KAIST Discrete Math Seminar

A phylogenetic (i.e evolutionary) tree can be interpreted as a compatible split system, that is a collection of bipartitions of a finite set X such that, for all four elements of X, there are no two bipartitions in the collection that induce different splits of those four elements into two pairs. Such a split of a 4-set into two 2-sets is called a quartet, and a split system is said to display a quartet, if there is at least one split in the system that induces this quartet. In phylogenetics, it is often useful to allow more general than compatible split systems, in order to display contradicting signals in the data or to find evidence for reticulate evolution. One natural such generalization are weakly compatible split systems, where for every 4-set at most two of the three possible quartets are allowed to be displayed. The split decomposition algorithm (implemented in the Splitstree software) is a successful tool to construct weakly compatible split systems from distance data. However, weakly compatible split systems are not as well understood as compatible ones. For example, maximal compatible split systems, i.e. compatible split systems which become incompatible whenever a new split is added, correspond to binary trees and display one quartet for every 4-set. In contrast, maximal weakly compatible split systems often display less than the two quartets per 4-set that are allowed by definition. Indeed there are examples where no quartet is displayed for almost all 4-sets. This leaves the question what is the minimum cardinality of maximal weakly compatible split systems for given cardinality of X.
In my talk I will introduce weakly compatible split systems and explain their relevance for phylogenetics, and I will present upper and lower bounds for the smallest number of quartets in maximal weakly compatible split systems.

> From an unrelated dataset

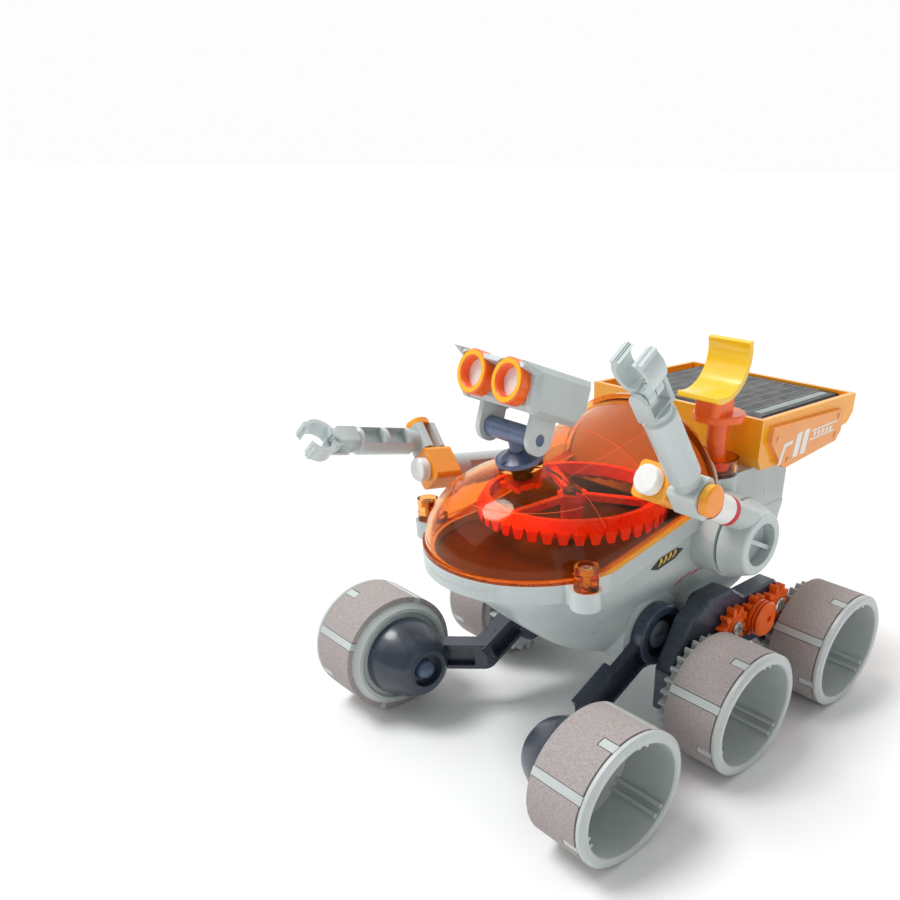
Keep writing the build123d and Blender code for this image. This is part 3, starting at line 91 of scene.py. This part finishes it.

We introduce a new class of rate one half codes, called complementary information set codes. A binary linear code of length 2n and dimension n is called a complementary information set code (CIS code for short) if it has two disjoint information sets. This class of codes contains self-dual codes as a subclass. It is connected to graph correlation immune functions of use in the security of hardware implementations of  cryptographic primitives. In this talk, we give optimal or best known CIS codes of length <132. We  derive general constructions based on cyclic codes, double circulant codes, strongly regular graphs, and doubly regular tournaments. We derive a Varshamov-Gilbert bound for long CIS codes, and show that they can all be classified in small lengths up to 12 by the building up construction. This is a joint work with Claude Carlet, Philippe Gaborit, and Patrick Sole.

Given an even subset T of the vertices of an undirected graph, a T-join is a subgraph in which the subset of vertices with odd degree is exactly T. Given edge weights, the weighted T-join problem is to find a T-join of minimum weight. With nonnegative edge weights, the problem can be reduced to finding a minimum weight perfect matching on the metric completion of the vertices in T.
Given an undirected graph with nonnegative edge weights but no specific T, the Max-Min Weighted T-join problem is to find an even cardinality vertex subset T such that the minimum weight T-join for this set is maximum. The unweighted case of the problem when all weights are either unit or infinity has been well characterized by a decomposition of the underlying graph into factor critical and matching-covered bipartite subgraphs (Frank1993). We consider the weighted version which is NP-hard even on a cycle. After showing a simple exact solution on trees, we present a 2/3-approximation algorithm for the general case. Our algorithm is based on a natural cut packing upper bound obtained using an LP relaxation and uncrossing, and relating it to the T-join problem using duality.
This is a joint work with R. Ravi.

Submodular functions are discrete analogues of convex functions. Examples include cut capacity functions, matroid rank functions, and entropy functions. Submodular functions can be minimized in polynomial time, which provides a fairly general framework of efficiently solvable combinatorial optimization problems. In contrast, the maximization problems are NP-hard and several approximation algorithms have been developed so far.
In this talk, I will review the above results in submodular optimization and present recent approximation algorithms for combinatorial optimization problems described in terms of submodular functions.

Many problems that are intractable on general graphs become linear time solvable on graphs of bounded treewidth. The constant factor however of such algorithms is exponential or worse in the treewidth of the tree decomposition that is used. In this talk, a number of known and some new results are surveyed. In particular, it is shown how speed improvements can be obtained using convolutions, and how a recent technique called “cut-and-count” can be used to obtain fast probabilistic algorithms for problems like Hamiltonian Circuit.